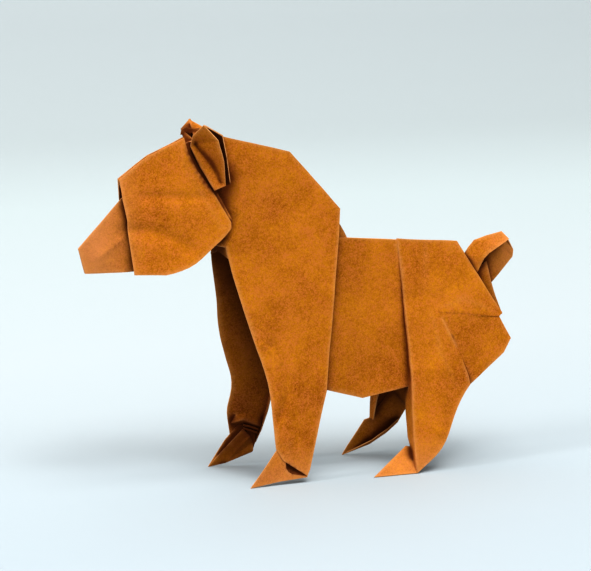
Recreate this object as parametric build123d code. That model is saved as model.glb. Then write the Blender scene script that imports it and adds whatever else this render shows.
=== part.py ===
from build123d import *
import os

import numpy as np

os.makedirs("parts", exist_ok=True)

# A walking bear folded from one square of paper. Its head lies towards -X, its left side
# towards -Y, and its feet stand on the plane of the origin, below the middle of its length.

# main sizes, millimetres
body_length = 80.6      # throat to the back of the rump
neck_height = 88.8      # floor to the ridge of the neck
back_height = 61.6      # floor to the ridge of the back
front_stance = 25.0     # between the front toes
rear_stance = 26.0      # between the hind toes
belly_width = 11.4      # across the two flanks at the belly
head_length = 38.4      # ears to the tip of the nose, with the cheeks' back corners
head_depth = 33.9       # crown to jaw
snout_width = 6.6       # across the snout where the cheeks cover it
cheek_brow = 0.9        # half width of the head at the brow
cheek_back_flare = 4.0  # what each cheek gains from the brow to the ears
cheek_jaw_flare = 6.1   # what each cheek gains from the crown to the jaw
ear_height = 17.1
ear_spacing = 15.0      # between the tips
tail_length = 17.3
tail_width = 4.6

# paper
paper = 0.3             # two plies pressed together
fold_width = 0.4        # flat crest where the paper turns back on itself
tuck = 0.2              # an under layer lies this far inside the layer that holds it
lift = 0.65             # and this far inside it along its free edge
flush = 0.04            # layers that look like one surface
margin = 1.4            # hem turned in along a leg
flatness = paper / 1e7  # corners this close to a plane lie in it

# where the pieces meet along the body
hump_x = -0.0546 * body_length
crown_x = hump_x - 0.351 * body_length
crown_z = 1.007 * neck_height
rump_x = hump_x + 0.583 * body_length
rump_z = 0.958 * back_height


# folding the sheet
def facing(loop):
    """Unit normal of a loop of corners."""
    turn = Vector(0, 0, 0)
    for a, b in zip(loop, loop[1:] + loop[:1]):
        turn += a.cross(b)
    return turn.normalized()


def size_of(loop):
    """Area of a loop of corners."""
    turn = Vector(0, 0, 0)
    for a, b in zip(loop, loop[1:] + loop[:1]):
        turn += a.cross(b)
    return turn.length / 2


def key(p):
    return (round(p.X, 4), round(p.Y, 4), round(p.Z, 4))


def triangles(loop):
    """Cut a loop into triangles, one free corner at a time."""
    up, left, cut = facing(loop), list(range(len(loop))), []

    def turn(i, j, k):
        return (loop[j] - loop[i]).cross(loop[k] - loop[j]).dot(up)

    while len(left) > 3:
        best = None
        for n in range(len(left)):
            i, j, k = left[n - 1], left[n], left[(n + 1) % len(left)]
            inside = [m for m in left if m not in (i, j, k)
                      and turn(i, j, m) >= 0 and turn(j, k, m) >= 0 and turn(k, i, m) >= 0]
            if turn(i, j, k) > 0 and not inside:
                longest = max((loop[i] - loop[k]).length, (loop[j] - loop[k]).length)
                if best is None or longest < best[0]:
                    best = (longest, n, (i, j, k))
        cut.append(best[2])
        left.pop(best[1])
    return cut + [tuple(left)]


def outline_faces(loop, cut=None):
    """One flat face, or triangles where the corners don't share a plane."""
    up = facing(loop)
    if all(abs((p - loop[0]).dot(up)) < flatness for p in loop):
        return [Face(Wire.make_polygon(loop))]
    return [Face(Wire.make_polygon([loop[i] for i in ring])) for ring in cut or triangles(loop)]


def corner_shift(walls):
    """How far the outer face of the paper lies from a corner: the widest panels that meet there
    keep their full thickness."""
    kept, shift = [], None
    for area, wall in sorted(walls, key=lambda w: -w[0]):
        rows = np.array([list(w) for w in kept + [wall]])
        trial = Vector(*np.linalg.lstsq(rows, np.full(len(rows), paper / 2), rcond=None)[0])
        exact = all(abs(trial.dot(w) - paper / 2) < flatness for w in kept + [wall])
        if exact and trial.length < 1.1 * paper:
            kept.append(wall)
            shift = trial
    return shift


def fold(panels):
    """Thicken panels that share their fold lines into one folded sheet."""
    panels = [list(loop) for loop in panels]
    rims = [[(key(a), key(b)) for a, b in zip(loop, loop[1:] + loop[:1])] for loop in panels]
    turned = [0]
    for i in turned:
        for j in range(len(panels)):
            back = [(b, a) for a, b in reversed(rims[j])]
            if j not in turned and set(rims[i]) & set(rims[j] + back):
                if set(rims[i]) & set(rims[j]):
                    panels[j].reverse()
                    rims[j] = back
                turned.append(j)
    walls, spots = {}, {}
    for loop in panels:
        for p in loop:
            walls.setdefault(key(p), []).append((size_of(loop), facing(loop)))
            spots[key(p)] = p
    shifts = {k: corner_shift(w) for k, w in walls.items()}
    faces = []
    for loop in panels:
        cut = triangles(loop)
        for way in (1, -1):
            faces += outline_faces([p + way * shifts[key(p)] for p in loop], cut)
    edges = {edge for rim in rims for edge in rim}
    for a, b in edges:
        if (b, a) not in edges:
            p, q = spots[a], spots[b]
            faces += outline_faces([p + shifts[a], q + shifts[b], q - shifts[b], p - shifts[a]])
    return Solid(Shell(faces))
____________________
**WHAT TO PRODUCE:**
Looking at the data above, show all lines where the word "this" occurs.

**RESULT:**
Recreate this object as parametric build123d code. That model is saved as model.glb. Then write the Blender scene script that imports it and adds whatever else this render shows.
tuck = 0.2              # an under layer lies this far inside the layer that holds it
lift = 0.65             # and this far inside it along its free edge
flatness = paper / 1e7  # corners this close to a plane lie in it